Então, nada haverá... nem mais frutos nos ramos
nem migalhas de amor - se outrora as desprezados,-
e a indiferença de ontem sofre arrependida...

E ante a sombra que vem velar nosso desgosto
procuramos em vão uma aurora perdida
na luz que desespera e morre num sol-posto!

III

Hás de te arrepender sempre tarde demais
dos momentos de amor ou de puro prazer
que com medo talvez, não quiseste colher
e ficaram em branco ... inúteis, para trás ...

Vive com todo o ardor de que fores capaz
e a essa paixão entrega, em êxtase, teu Ser.
Ah! bem pior do que a dor vivida, podes crer,
é a dor de não poder vivê-la nunca mais!

Não receies sofrer, que é vida o sofrimento.
Receia, e com razão - cada dia perdido
sem que o amor te arrebate ou te perca um momento.

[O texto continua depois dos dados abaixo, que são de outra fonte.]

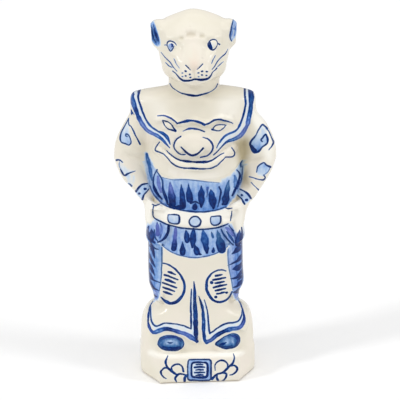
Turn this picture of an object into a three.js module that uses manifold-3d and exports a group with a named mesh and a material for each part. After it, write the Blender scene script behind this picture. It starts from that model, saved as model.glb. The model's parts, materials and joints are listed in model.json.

De nada há de servir-te o desespero teu,
pois mais vale chorar o amor que foi vivido
que lastimar o amor que um dia se perdeu!

IV

Quantas vezes já ouvi dizer amargamente
quando a noite do tempo chegou sem alarde:

"só agora depois que o coração não arde,
não arde o coração... e a alma já não sente...
- vejo, quanto perdi, irremediavelmente,
por ter sido na vida, um tímido, um covarde!
Ah! se pudesse ser o que fui, novamente!"

Quantas vezes já ouvi dizer... mas muito tarde...


Sofrimento absurdo esse arrependimento
de tudo ter podido alcançar num momento
e tudo ter perdido sem erguer a mão...

E abatido ir sentido a invasão desse tédio
que vai enregelando aos poucos, sem remédio:
a alma, o sonho, a esperança, a vida, o coração!

V

Antes se arrepender do que se fez um dia
por sincero prazer pondo tudo de lado,
do que o arrependimento de se ter deixado
de fazer, por temor... - se o coração pedia.

Se colheste a emoção com intensa alegria
e se foste feliz e marcaste o passado,
bendiz esse segundo ou essa hora, - esse dia
em que o mundo foi teu, vencido e conquistado...

A vida é uma aventura e é preciso vivê-la!
Nada há que justifique uma abstinência ao mundo,
- ergue a mão para o céu e colhe a tua estrela!

E' a hora do Natal... A estrela é o teu presente!
Mesmo que ela cintile apenas um segundo,
contigo hás de levá-la indefinidamente...

VI

Escreve com teu sangue o teu próprio romance
enche-o com teu amor, misto de sonho e vinho,
mais vale ter no peito enterrado um espinho
depois - que a solidão até onde a vista alcance...

Sofrimento é afinal perceber, de relance,
que já estamos ao fim de um imenso caminho
e que tudo que esteve um dia ao nosso alcance
passou... E olhar em torno, e se sentir sozinho...

Não, não tentes voltar, porque a vida não volta...
Jogarás contra o vento a angústia e o desespero
e em espumas verás tua inútil revolta. . .

Vive, pois... E se assim te falo, e isso te digo,
é que poderás ver no instante derradeiro
que se a vida foi vã a memória é um castigo!

( JG de Araujo Jorge em " Concerto a 4 Mãos" - 1961 )

Maressa disse...

Dear anônimo (a),

Belo poema de JG de Araujo Jorge. So que insistentemente pedagógico!

AS variações são bem-vindas! Assim como o senhor(a).

abraços

Anika disse...

As vezes eu preferiria ser um geranio.